*Task*.
Locate, in the data below, the line that contains "doc.recompute()" and the line that contains "if empty is"; reproduce exactly those two lines and every line between them, nothing more.

# Source material start

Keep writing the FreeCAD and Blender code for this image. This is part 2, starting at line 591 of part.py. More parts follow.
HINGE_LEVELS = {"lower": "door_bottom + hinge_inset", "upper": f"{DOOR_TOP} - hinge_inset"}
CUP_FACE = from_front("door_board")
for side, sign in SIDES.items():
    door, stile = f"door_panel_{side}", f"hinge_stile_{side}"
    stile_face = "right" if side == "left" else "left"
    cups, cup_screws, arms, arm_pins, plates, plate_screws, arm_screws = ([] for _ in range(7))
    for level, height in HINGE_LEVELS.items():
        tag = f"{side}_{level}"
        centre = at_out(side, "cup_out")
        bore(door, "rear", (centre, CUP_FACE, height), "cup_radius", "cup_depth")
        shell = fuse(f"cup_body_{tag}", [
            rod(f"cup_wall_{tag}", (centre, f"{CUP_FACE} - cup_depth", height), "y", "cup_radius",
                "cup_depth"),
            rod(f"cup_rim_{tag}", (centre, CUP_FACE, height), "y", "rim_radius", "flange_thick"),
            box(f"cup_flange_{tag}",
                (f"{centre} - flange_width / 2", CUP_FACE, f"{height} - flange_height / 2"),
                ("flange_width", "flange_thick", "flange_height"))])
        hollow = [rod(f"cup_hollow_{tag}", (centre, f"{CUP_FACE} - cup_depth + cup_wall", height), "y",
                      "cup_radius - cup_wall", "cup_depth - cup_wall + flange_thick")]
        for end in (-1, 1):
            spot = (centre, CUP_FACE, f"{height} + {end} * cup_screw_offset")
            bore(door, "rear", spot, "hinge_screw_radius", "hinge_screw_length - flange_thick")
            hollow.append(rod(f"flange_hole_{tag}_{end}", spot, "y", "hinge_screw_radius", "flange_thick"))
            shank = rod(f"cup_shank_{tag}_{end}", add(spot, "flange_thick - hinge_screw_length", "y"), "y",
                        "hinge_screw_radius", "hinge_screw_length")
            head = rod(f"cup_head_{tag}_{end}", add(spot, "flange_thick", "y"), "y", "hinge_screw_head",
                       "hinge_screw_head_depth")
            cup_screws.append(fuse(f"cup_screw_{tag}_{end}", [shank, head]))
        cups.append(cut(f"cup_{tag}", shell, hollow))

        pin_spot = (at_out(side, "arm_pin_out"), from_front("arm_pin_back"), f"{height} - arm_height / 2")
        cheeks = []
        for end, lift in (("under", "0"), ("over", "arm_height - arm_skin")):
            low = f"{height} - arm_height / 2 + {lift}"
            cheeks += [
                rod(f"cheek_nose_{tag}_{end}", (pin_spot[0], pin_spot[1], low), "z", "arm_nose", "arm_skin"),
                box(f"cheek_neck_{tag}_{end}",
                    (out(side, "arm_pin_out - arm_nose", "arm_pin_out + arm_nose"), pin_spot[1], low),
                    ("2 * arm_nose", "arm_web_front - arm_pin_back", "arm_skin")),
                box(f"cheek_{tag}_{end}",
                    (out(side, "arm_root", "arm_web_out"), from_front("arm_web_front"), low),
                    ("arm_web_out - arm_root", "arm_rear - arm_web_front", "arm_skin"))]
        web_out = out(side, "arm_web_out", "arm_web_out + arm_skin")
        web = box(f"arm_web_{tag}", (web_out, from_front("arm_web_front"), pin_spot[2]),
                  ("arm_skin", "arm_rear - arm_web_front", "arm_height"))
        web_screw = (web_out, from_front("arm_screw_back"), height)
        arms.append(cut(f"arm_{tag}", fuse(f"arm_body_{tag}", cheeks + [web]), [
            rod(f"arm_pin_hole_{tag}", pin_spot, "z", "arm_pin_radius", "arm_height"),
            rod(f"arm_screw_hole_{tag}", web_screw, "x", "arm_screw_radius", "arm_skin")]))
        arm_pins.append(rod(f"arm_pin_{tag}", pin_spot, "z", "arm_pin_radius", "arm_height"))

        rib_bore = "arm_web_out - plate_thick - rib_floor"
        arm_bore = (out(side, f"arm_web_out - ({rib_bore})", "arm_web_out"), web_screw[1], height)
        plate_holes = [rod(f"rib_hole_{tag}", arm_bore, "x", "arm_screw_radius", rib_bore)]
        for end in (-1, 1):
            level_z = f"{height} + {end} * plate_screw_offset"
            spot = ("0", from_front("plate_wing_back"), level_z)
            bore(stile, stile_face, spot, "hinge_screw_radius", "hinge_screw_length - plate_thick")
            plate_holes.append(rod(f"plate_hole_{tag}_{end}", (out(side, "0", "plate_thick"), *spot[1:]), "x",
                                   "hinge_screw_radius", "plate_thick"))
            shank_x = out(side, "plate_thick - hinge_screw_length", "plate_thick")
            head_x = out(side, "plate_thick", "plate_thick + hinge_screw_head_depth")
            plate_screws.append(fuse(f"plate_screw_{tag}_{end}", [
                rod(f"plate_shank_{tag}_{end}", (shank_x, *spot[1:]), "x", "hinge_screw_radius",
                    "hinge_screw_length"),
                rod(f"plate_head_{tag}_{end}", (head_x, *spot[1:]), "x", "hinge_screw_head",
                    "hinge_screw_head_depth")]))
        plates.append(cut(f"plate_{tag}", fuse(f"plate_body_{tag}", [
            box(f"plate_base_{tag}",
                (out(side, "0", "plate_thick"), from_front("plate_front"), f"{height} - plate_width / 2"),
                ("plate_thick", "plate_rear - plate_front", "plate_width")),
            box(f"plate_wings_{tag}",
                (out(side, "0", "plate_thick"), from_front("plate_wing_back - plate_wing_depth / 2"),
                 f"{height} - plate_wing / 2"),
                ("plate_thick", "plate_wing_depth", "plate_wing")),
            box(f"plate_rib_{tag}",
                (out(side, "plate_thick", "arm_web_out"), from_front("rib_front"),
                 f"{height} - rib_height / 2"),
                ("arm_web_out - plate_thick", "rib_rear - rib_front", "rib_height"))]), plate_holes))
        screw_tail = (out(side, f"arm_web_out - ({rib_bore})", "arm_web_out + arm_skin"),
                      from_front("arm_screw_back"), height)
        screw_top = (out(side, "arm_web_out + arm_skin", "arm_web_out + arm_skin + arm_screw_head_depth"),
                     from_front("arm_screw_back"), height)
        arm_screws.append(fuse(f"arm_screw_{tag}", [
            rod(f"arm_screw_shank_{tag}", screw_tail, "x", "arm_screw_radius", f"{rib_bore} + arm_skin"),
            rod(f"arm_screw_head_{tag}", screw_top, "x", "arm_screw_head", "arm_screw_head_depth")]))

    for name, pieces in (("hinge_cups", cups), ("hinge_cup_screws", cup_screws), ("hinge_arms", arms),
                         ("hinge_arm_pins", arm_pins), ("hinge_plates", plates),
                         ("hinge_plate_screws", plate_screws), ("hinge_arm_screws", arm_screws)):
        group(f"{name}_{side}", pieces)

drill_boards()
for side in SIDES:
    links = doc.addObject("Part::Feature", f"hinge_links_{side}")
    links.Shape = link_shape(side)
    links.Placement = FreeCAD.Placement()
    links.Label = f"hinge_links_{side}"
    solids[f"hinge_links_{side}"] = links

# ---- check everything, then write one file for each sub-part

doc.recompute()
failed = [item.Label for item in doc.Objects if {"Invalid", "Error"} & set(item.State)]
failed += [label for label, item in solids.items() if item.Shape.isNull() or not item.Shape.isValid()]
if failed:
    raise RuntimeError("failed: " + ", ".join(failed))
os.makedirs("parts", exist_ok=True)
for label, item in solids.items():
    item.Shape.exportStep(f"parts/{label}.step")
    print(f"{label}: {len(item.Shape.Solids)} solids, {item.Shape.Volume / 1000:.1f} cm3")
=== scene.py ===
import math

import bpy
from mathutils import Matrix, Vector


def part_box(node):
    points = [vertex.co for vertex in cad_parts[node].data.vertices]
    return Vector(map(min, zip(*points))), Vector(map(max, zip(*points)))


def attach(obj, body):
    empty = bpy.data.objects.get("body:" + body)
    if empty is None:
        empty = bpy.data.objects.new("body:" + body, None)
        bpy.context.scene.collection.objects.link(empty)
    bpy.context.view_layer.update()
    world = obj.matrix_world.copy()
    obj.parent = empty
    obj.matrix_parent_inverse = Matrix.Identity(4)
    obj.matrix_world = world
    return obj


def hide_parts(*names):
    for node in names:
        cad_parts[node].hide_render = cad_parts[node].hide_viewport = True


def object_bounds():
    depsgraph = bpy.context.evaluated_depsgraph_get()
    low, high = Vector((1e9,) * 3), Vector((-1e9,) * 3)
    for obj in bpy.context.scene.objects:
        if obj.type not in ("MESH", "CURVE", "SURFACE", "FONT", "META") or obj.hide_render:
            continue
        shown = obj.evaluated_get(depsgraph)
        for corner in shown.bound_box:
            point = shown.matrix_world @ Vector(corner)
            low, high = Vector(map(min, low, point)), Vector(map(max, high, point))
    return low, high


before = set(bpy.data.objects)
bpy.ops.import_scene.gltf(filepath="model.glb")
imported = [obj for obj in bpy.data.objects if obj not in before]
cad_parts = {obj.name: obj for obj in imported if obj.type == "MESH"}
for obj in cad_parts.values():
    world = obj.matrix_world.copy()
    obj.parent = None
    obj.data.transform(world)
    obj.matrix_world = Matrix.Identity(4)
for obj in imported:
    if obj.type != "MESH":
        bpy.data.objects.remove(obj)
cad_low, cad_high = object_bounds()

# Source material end

*Full output*.
doc.recompute()
failed = [item.Label for item in doc.Objects if {"Invalid", "Error"} & set(item.State)]
failed += [label for label, item in solids.items() if item.Shape.isNull() or not item.Shape.isValid()]
if failed:
    raise RuntimeError("failed: " + ", ".join(failed))
os.makedirs("parts", exist_ok=True)
for label, item in solids.items():
    item.Shape.exportStep(f"parts/{label}.step")
    print(f"{label}: {len(item.Shape.Solids)} solids, {item.Shape.Volume / 1000:.1f} cm3")
=== scene.py ===
import math

import bpy
from mathutils import Matrix, Vector


def part_box(node):
    points = [vertex.co for vertex in cad_parts[node].data.vertices]
    return Vector(map(min, zip(*points))), Vector(map(max, zip(*points)))


def attach(obj, body):
    empty = bpy.data.objects.get("body:" + body)
    if empty is None:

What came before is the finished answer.